■ AIM OF THE TASK: Return all of the lines below exactly as they are.

■ DATA BLOCK:

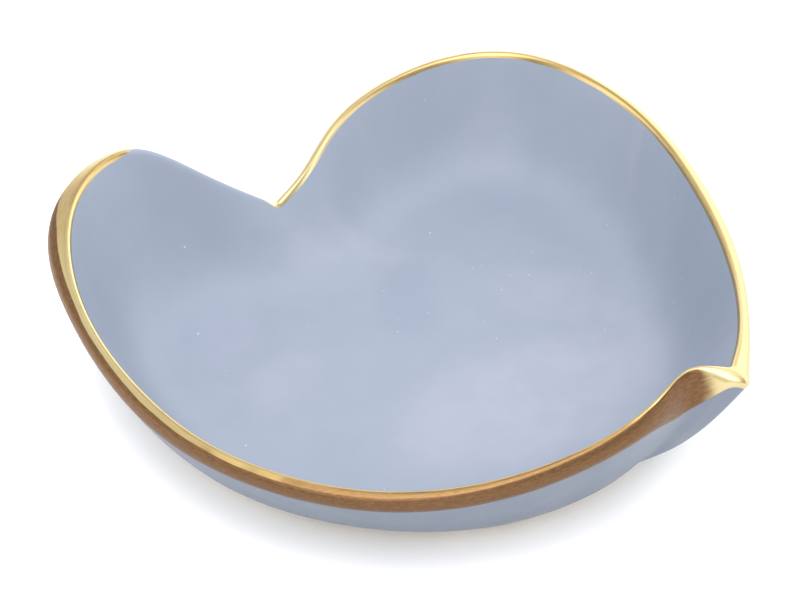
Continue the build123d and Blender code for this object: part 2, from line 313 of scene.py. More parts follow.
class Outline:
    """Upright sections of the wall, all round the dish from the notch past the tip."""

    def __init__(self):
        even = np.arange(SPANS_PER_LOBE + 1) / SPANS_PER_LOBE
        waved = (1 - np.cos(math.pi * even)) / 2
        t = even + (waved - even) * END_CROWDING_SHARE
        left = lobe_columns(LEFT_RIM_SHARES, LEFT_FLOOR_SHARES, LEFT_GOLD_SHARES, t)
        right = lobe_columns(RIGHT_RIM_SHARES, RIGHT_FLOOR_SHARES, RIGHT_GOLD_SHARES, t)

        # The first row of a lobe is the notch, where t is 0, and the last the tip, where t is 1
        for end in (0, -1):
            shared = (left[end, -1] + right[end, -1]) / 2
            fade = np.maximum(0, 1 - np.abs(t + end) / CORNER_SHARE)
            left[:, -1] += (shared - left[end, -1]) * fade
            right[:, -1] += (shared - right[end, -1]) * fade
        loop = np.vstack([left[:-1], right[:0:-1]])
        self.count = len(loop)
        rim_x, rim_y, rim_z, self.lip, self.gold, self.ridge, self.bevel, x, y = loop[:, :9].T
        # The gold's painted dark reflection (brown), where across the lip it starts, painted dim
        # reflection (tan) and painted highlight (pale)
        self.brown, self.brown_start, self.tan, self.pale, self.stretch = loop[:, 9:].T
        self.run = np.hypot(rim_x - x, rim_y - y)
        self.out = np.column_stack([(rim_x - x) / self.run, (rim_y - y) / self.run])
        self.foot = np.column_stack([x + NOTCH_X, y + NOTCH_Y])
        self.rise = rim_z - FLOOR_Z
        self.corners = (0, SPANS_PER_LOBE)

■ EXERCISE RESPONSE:
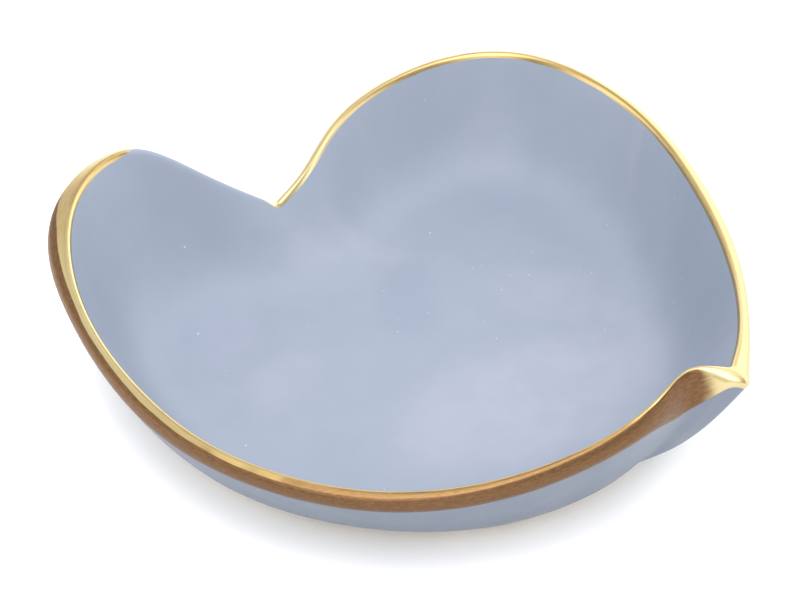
Continue the build123d and Blender code for this object: part 2, from line 313 of scene.py. More parts follow.
class Outline:
    """Upright sections of the wall, all round the dish from the notch past the tip."""

    def __init__(self):
        even = np.arange(SPANS_PER_LOBE + 1) / SPANS_PER_LOBE
        waved = (1 - np.cos(math.pi * even)) / 2
        t = even + (waved - even) * END_CROWDING_SHARE
        left = lobe_columns(LEFT_RIM_SHARES, LEFT_FLOOR_SHARES, LEFT_GOLD_SHARES, t)
        right = lobe_columns(RIGHT_RIM_SHARES, RIGHT_FLOOR_SHARES, RIGHT_GOLD_SHARES, t)

        # The first row of a lobe is the notch, where t is 0, and the last the tip, where t is 1
        for end in (0, -1):
            shared = (left[end, -1] + right[end, -1]) / 2
            fade = np.maximum(0, 1 - np.abs(t + end) / CORNER_SHARE)
            left[:, -1] += (shared - left[end, -1]) * fade
            right[:, -1] += (shared - right[end, -1]) * fade
        loop = np.vstack([left[:-1], right[:0:-1]])
        self.count = len(loop)
        rim_x, rim_y, rim_z, self.lip, self.gold, self.ridge, self.bevel, x, y = loop[:, :9].T
        # The gold's painted dark reflection (brown), where across the lip it starts, painted dim
        # reflection (tan) and painted highlight (pale)
        self.brown, self.brown_start, self.tan, self.pale, self.stretch = loop[:, 9:].T
        self.run = np.hypot(rim_x - x, rim_y - y)
        self.out = np.column_stack([(rim_x - x) / self.run, (rim_y - y) / self.run])
        self.foot = np.column_stack([x + NOTCH_X, y + NOTCH_Y])
        self.rise = rim_z - FLOOR_Z
        self.corners = (0, SPANS_PER_LOBE)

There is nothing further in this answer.